Collected data:
□ □ □ □ □ □ □

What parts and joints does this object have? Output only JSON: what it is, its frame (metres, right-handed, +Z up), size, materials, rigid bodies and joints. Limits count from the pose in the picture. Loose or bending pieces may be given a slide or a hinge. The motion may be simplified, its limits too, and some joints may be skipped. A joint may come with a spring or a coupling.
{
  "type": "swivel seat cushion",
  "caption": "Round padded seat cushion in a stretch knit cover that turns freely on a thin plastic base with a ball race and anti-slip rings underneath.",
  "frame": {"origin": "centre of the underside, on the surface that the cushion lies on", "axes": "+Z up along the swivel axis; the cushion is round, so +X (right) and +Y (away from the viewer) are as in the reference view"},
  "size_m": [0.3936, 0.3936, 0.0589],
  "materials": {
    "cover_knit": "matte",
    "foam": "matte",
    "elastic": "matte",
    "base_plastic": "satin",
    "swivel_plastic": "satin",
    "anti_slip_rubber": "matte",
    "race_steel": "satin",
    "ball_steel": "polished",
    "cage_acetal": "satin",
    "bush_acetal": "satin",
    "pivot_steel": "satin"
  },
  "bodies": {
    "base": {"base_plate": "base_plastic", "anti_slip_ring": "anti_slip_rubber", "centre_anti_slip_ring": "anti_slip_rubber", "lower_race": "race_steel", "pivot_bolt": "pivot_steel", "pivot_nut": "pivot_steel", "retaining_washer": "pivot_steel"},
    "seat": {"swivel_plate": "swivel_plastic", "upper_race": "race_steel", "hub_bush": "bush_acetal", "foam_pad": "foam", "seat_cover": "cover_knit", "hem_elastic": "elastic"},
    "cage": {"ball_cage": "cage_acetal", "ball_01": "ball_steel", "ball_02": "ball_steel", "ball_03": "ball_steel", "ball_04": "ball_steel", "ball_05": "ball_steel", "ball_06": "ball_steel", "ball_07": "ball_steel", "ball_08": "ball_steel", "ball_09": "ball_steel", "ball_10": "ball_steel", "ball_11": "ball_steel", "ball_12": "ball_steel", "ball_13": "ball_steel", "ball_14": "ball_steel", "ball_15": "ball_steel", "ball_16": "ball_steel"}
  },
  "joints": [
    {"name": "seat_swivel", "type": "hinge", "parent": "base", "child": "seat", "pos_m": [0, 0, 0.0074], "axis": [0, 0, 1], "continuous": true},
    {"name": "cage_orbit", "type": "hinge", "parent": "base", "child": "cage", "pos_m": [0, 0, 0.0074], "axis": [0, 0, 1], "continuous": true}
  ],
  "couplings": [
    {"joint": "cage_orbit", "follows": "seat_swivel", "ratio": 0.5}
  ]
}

□ □ □ □ □ □ □

Copy out all of the data exactly, leaving nothing out.

What parts and joints does this object have? Output only JSON: what it is, its frame (metres, right-handed, +Z up), size, materials, rigid bodies and joints. Limits count from the pose in the picture. Loose or bending pieces may be given a slide or a hinge. The motion may be simplified, its limits too, and some joints may be skipped. A joint may come with a spring or a coupling.
{
  "type": "swivel seat cushion",
  "caption": "Round padded seat cushion in a stretch knit cover that turns freely on a thin plastic base with a ball race and anti-slip rings underneath.",
  "frame": {"origin": "centre of the underside, on the surface that the cushion lies on", "axes": "+Z up along the swivel axis; the cushion is round, so +X (right) and +Y (away from the viewer) are as in the reference view"},
  "size_m": [0.3936, 0.3936, 0.0589],
  "materials": {
    "cover_knit": "matte",
    "foam": "matte",
    "elastic": "matte",
    "base_plastic": "satin",
    "swivel_plastic": "satin",
    "anti_slip_rubber": "matte",
    "race_steel": "satin",
    "ball_steel": "polished",
    "cage_acetal": "satin",
    "bush_acetal": "satin",
    "pivot_steel": "satin"
  },
  "bodies": {
    "base": {"base_plate": "base_plastic", "anti_slip_ring": "anti_slip_rubber", "centre_anti_slip_ring": "anti_slip_rubber", "lower_race": "race_steel", "pivot_bolt": "pivot_steel", "pivot_nut": "pivot_steel", "retaining_washer": "pivot_steel"},
    "seat": {"swivel_plate": "swivel_plastic", "upper_race": "race_steel", "hub_bush": "bush_acetal", "foam_pad": "foam", "seat_cover": "cover_knit", "hem_elastic": "elastic"},
    "cage": {"ball_cage": "cage_acetal", "ball_01": "ball_steel", "ball_02": "ball_steel", "ball_03": "ball_steel", "ball_04": "ball_steel", "ball_05": "ball_steel", "ball_06": "ball_steel", "ball_07": "ball_steel", "ball_08": "ball_steel", "ball_09": "ball_steel", "ball_10": "ball_steel", "ball_11": "ball_steel", "ball_12": "ball_steel", "ball_13": "ball_steel", "ball_14": "ball_steel", "ball_15": "ball_steel", "ball_16": "ball_steel"}
  },
  "joints": [
    {"name": "seat_swivel", "type": "hinge", "parent": "base", "child": "seat", "pos_m": [0, 0, 0.0074], "axis": [0, 0, 1], "continuous": true},
    {"name": "cage_orbit", "type": "hinge", "parent": "base", "child": "cage", "pos_m": [0, 0, 0.0074], "axis": [0, 0, 1], "continuous": true}
  ],
  "couplings": [
    {"joint": "cage_orbit", "follows": "seat_swivel", "ratio": 0.5}
  ]
}